As the Packers prepare to face the San Francisco 49ers Saturday night, most of the attention will be on the matchup between Rodgers and the NFL’s hardest-hitting defense. But as Mike McCarthy and Capers know, the 49ers throw painful body punches with their offense, too.
“So much of this game is a matchup game, how you match up with different people,” Capers said Sunday after the Packers held Peterson to 99 yards rushing, 104.5 yards under his previous season average against them. “If you consider your opponent physical, then you better rise to the occasion and be physical yourself.”
That is not exactly the way you would describe the Packers in a 30-22 season-opening loss to the 49ers at Lambeau Field. San Francisco lined up extra tight ends, linemen and fullbacks and proceeded to have its way with Capers’ defense.
The worst of it came when 49ers coach Jim Harbaugh brought 6-6, 350-pound Leonard Davis and 6-3, 308-pound Daniel Kilgore into the game in the fourth quarter and used them as tight ends on a first and 10 at the Packers 23.
Running back Frank Gore ran behind a wall of blockers before shaking off a pathetic upper body tackle attempt from safety Morgan Burnett at the 4-yard line and a late hit from cornerback Tramon Williams in the end zone. That was the 49ers’ definition of being physical.
“Their style, you’re going to see them in more big-people, multiple-tight-end sets,” Capers said. “They’ll bring in multiple linemen. They’ll run personnel groups that most teams only run in goal-line situations and they’ll run them first-and-10.
“So you have to be prepared for that. They do a nice job of mixing the play-action pass in there. When you have multiple tight ends and guys with the speed of (Vernon) Davis, he’s like a tight end in a wide receiver’s body.”
Before the Packers consider anything else on defense, they must stand in and at least forge a stalemate with a 49ers offensive line that averages 6-5 and 317 pounds. The closest thing the Packers have faced to the 49ers, fortunately for them, is the Vikings’ physical offensive line and the dynamic Peterson.
Capers will need his front three of B.J. Raji, Ryan Pickett and C.J. Wilson to play at a similar level as last Saturday night because the group they’ll face this Saturday night will be well-rested and looking for a fight.
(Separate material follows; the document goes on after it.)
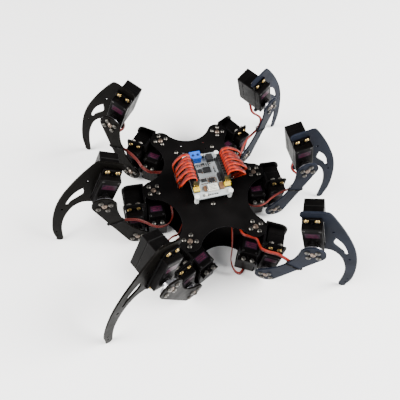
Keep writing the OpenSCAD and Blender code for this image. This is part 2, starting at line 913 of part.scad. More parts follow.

“I think it’s the strength of their team,” Capers said. “They’ve invested a lot of high-level picks there. They’re very physical. They use a lot of different combinations of personnel.
“That’s where everything starts for them, the physical aspect of running the football. I think they have one of the very best offensive lines in the league.”
After the victory over the Vikings, Pickett lamented the fact that the Packers had allowed Gore 112 yards on 16 carries in the opener, and vowed the Packers defense was capable of matching strength with the 49ers. In fact, he said he was looking forward to the matchup.
“They’re pretty physical,” Pickett said. “But our front seven is physical.”
On the way to Super Bowl XLV, Capers’ defense held all three NFC opponents under 100 yards rushing despite facing the fifth, 12th and 22nd best running teams in the NFL that season. The Vikings finished No. 2 in rushing and the 49ers No. 4 this season.
The difficult part for Capers this week is that he’ll be facing a different quarterback from the one his group faced in Week 1. Athletic and strong-armed Colin Kaepernick took the starting job from veteran Alex Smith in Week 11 and led the 49ers to a 5-2 finish.
Kaepernick threw 10 touchdowns and just three interceptions during that span and just as importantly kept drives alive with his outstanding running ability. Harbaugh has retooled the offense so it can run the kind of read-option plays Robert Griffin III used in Washington.
Kaepernick has rushed 42 times for 304 yards (7.2 average) and two touchdowns and fumbled six times with one lost during that seven-game span. This will be his first playoff game, but he was around to watch Smith during the 49ers’ run to the NFC Championship Game last year.
The Packers feel fortunate they were able to face an option-type quarterback in Minnesota’s Joe Webb, but Webb does not have the passing skills Kaepernick does.
“It’ll definitely help us with Kaepernick; they ran some of it with Alex Smith prior to our first game,” McCarthy said. “You’ll look at all those components. They’ve had an extra week to prepare, so there’ll be some new wrinkles as there always is, but at the end of the day, we’ve established our brand of football and that’s what we’re taking to San Francisco and that’s what we’re taking to San Francisco to win.”
After correcting its earlier mistakes against Peterson Saturday night, the defense showed it could slow down the best running back in the NFL. This week, the challenge will be keeping the score down in case the 49ers’ defense puts a stranglehold on McCarthy’s offense.
It won’t be easy, but it’s the surest way for the Packers to take back the NFC.